With improvements in time to market as the main business goal, the company established a cross-functional product team that sat down to work through the iterative process described here. To stop building everything from scratch, the team agreed to create an internal library of resources to make better use of existing technologies. These embedded software systems and widely used electronic components were governed by the architecture’s capabilities (domain) layer. To streamline development and reduce component costs, the team sifted through the list of required fuel injection hardware and identified basic components that could be standardized across multiple engines. To speed up development time, engineers and product managers decided to take advantage of modular software and electronics elements. These could be plugged into a variety of different applications that made the fuel injection system work.

The resulting electronics architecture brought products to market twice as quickly as the older, more labored one. By optimizing the interior electronics, thus replacing a complex architecture with a simplified one, the company saved a few euros for every car it built. This savings added up to more than €10 million over the entire series. In addition, the platform, initially designed for four-cylinder engines, can now be used in eight-cylinder engines as well, saving the company additional costs and development time.

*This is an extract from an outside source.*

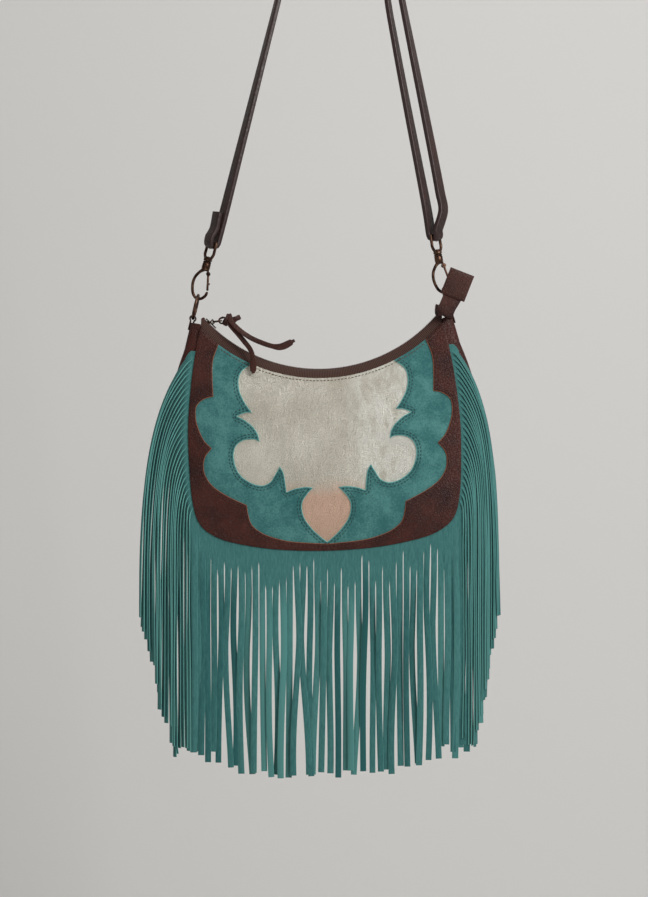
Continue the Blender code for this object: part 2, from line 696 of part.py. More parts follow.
def zip_pull():
    """The small ring in the slider's lug, and the knotted thong that it carries."""
    frame = arc_frame(SLIDER_ANGLE)
    pivot = frame @ Vector((0, 0, lug_height()))
    way = Vector((math.cos(PULL_LIFT), 0, math.sin(PULL_LIFT)))
    centre = pivot + way * PULL_RING
    angles = [2 * math.pi * k / 12 for k in range(12)]
    back = Vector((0, 1, 0))
    ring = [centre + PULL_RING * (math.cos(a) * way + math.sin(a) * back) for a in angles]
    piece("pull_ring", tube(ring, PULL_WIRE, loop=True), METAL, pivot)

    far = centre + way * PULL_RING
    up = back.cross(way) * -1
    inner = PULL_WIRE + 0.0009 + SEAT
    middle = inner + THONG_THICK / 2
    bend = [math.radians(a) for a in range(0, 181, 45)]
    turn = [far + middle * (math.sin(a) * -way + math.cos(a) * up) for a in bend]
    knot = far + Vector(KNOT_PLACE)
    loop = [knot + up * 0.001, turn[0].lerp(knot, 0.3) + up * 0.0012] + turn
    loop += [turn[-1].lerp(knot, 0.3) - up * 0.0012, knot - up * 0.001]
    obj = piece("pull_thong", ribbon(loop, [back] * len(loop), THONG_WIDTH, THONG_THICK), BROWN, pivot)
    boolean(obj, lump(knot, KNOT_SIZE), "UNION")
    for number, tail in enumerate(THONG_TAILS):
        points = [knot + Vector((0, -0.0008, (0.5 - number) * 0.004))]
        points += [Vector(p) for p in tail]
        points = smooth(points, 0.008)
        ways = [(b - a).normalized().cross(back) for a, b in zip(points, points[1:])]
        boolean(obj, ribbon(points, ways + ways[-1:], THONG_WIDTH, THONG_THICK), "UNION")


def ribbon(points, ways, width, thick, chamfer=0.0):
    """A flat strip along points, its width along the given ways."""
    rings = []
    count = len(points)
    widths = width if isinstance(width, list) else [width] * count
    for k, (p, way) in enumerate(zip(points, ways)):
        along = (points[min(k + 1, count - 1)] - points[max(k - 1, 0)]).normalized()
        way = (way - along * way.dot(along)).normalized()
        up = along.cross(way)
        a, b = widths[k] / 2, thick / 2
        flat = [(-a, -b), (a, -b), (a, b), (-a, b)]
        if chamfer:
            c = chamfer
            flat = [(-a, c - b), (c - a, -b), (a - c, -b), (a, c - b)]
            flat += [(-x, -y) for x, y in flat]
        rings.append([p + way * x + up * y for x, y in flat])
    return loft(rings)


def lump(centre, size):
    """A rounded solid of three half sizes."""
    bm = bmesh.new()
    bmesh.ops.create_uvsphere(bm, u_segments=10, v_segments=6, radius=1.0)
    for vert in bm.verts:
        vert.co = centre + Vector((vert.co.x * size[0], vert.co.y * size[1], vert.co.z * size[2]))
    return bm


def zip_end():
    """The zip's tail past its right end, and the leather tab folded over it."""
    frame = arc_frame(ZIP_ANGLE)
    back = Vector((0, 1, 0))
    points = [frame @ Vector((SEAT, 0, 0)), frame @ Vector((ZIP_TAIL_LEAD, 0, 0))]
    points += [bag(u, v, w) for u, v, w, _, _ in ZIP_TAIL]
    along = (points[-1] - points[-2]).normalized()
    side = along.cross(back)
    turns = [0, 0] + [math.radians(turn) for *_, turn, _ in ZIP_TAIL]
    widths = [ZIP_TAIL[0][-1]] * 2 + [width for *_, width in ZIP_TAIL]
    ways = [back * math.cos(turn) + side * math.sin(turn) for turn in turns]
    piece("zip_tail", ribbon(points, ways, widths, TAPE), CLOTH)

    end = points[-1]
    inner = TAPE / 2 + SEAT
    outer = inner + END_TAB_WALL
    begin, finish = END_TAB_WALL + SEAT - END_TAB_LENGTH, END_TAB_WALL + SEAT
    fold = [(begin, outer), (begin, inner), (SEAT, inner), (SEAT, -inner), (begin, -inner), (begin, -outer),
            (finish - 0.001, -outer), (finish, -inner), (finish, inner), (finish - 0.001, outer)]
    rings = []
    for across in (-END_TAB_WIDTH / 2, END_TAB_WIDTH / 2):
        rings.append([end + along * s + back * y + side * across for s, y in fold])
    piece("zip_end_tab", loft(rings), BROWN)


# Rings, tabs and snap hooks

def wall_line(side):
    """The middle of the side wall's top end, and the way up it."""
    way = -1 if side == "left" else 1
    (p, out, high), (q, below_out, below_high) = gusset_stations()[-1], gusset_stations()[-2]
    flat = math.sqrt(1 - GUSSET_FLAT ** 6)
    top = p + out * (high * flat - GUSSET_WALL / 2)
    below = q + below_out * (below_high * flat - GUSSET_WALL / 2)
    up = (top - below).normalized()
    return bag(way * top.x, top.y), (bag(way * up.x, up.y) - bag(0, 0)).normalized()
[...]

In another example, a power-equipment supplier was eager to get its new windmill product line up and running. But the advanced control facility for these windmills faced a sizable hurdle. The company needed to find a cost-effective way to monitor how much power the windmills were supplying to the grid. The business requirements for this feature made it clear that the best solution would be a cheap control device with an architecture that allowed it to be scaled up easily across a network of windmills.

The technical team decided that the domain-based architecture layer was the place to concentrate efforts to meet the product requirements. It met with the team from the business unit and presented three options for managing the system’s processes: a general-purpose processor, a microcontroller, and a digital signal processor. All three would measure power output, but each solution had its own costs and benefits. The technical team needed to make sure that the product managers understood the various trade-offs so that together the technical and business sides could make the optimal choice for the new tech-enabled architecture.

Weighing the three alternatives, the team found that the general-purpose processor had the advantage of being easy to install and upgrade, but the hardware supporting the processor had to be purchased separately, making it too costly. The digital signal processor offered a stripped-down operating-system architecture that was cheap to develop and could monitor basic power use, but it could not provide needed billing and reporting features. This left the microcontroller as the best option. It cost more but gave the product team the flexibility of a complete off-the-shelf solution, since all the needed hardware and software was built right in.

Building a better product-development organization

Integrated development of tech-enabled products requires an equally integrated management approach. One successful company began by creating a project steering group led by the overall product group manager and the chief technology officer, who together outlined the product platform strategy and directives. Working below this leadership level, business and engineering teams mapped out the consumer and technical requirements and then came together to discuss and prioritize the elements of the final approach. The teams shared the resulting architecture with the product group manager and the CTO to confirm that the solution would meet the company’s consumer, cost, and market delivery objectives. They also established a series of performance metrics to quantify cost and productivity gains and to further refine their ideas about where improvements could be made. This holistic procedure helped ensure that both the business and the technical team focused on the features that mattered most—those tied to the product’s overall strategic objective.

Establishing the right architecture for tech-enabled products is not a one-time effort. It’s an ongoing process that is especially important to support the product life cycle. When the search for the right architecture is elevated to a discipline followed by both engineers and the business side, companies with tech-enabled products can experience gains in productivity, quality, and costs.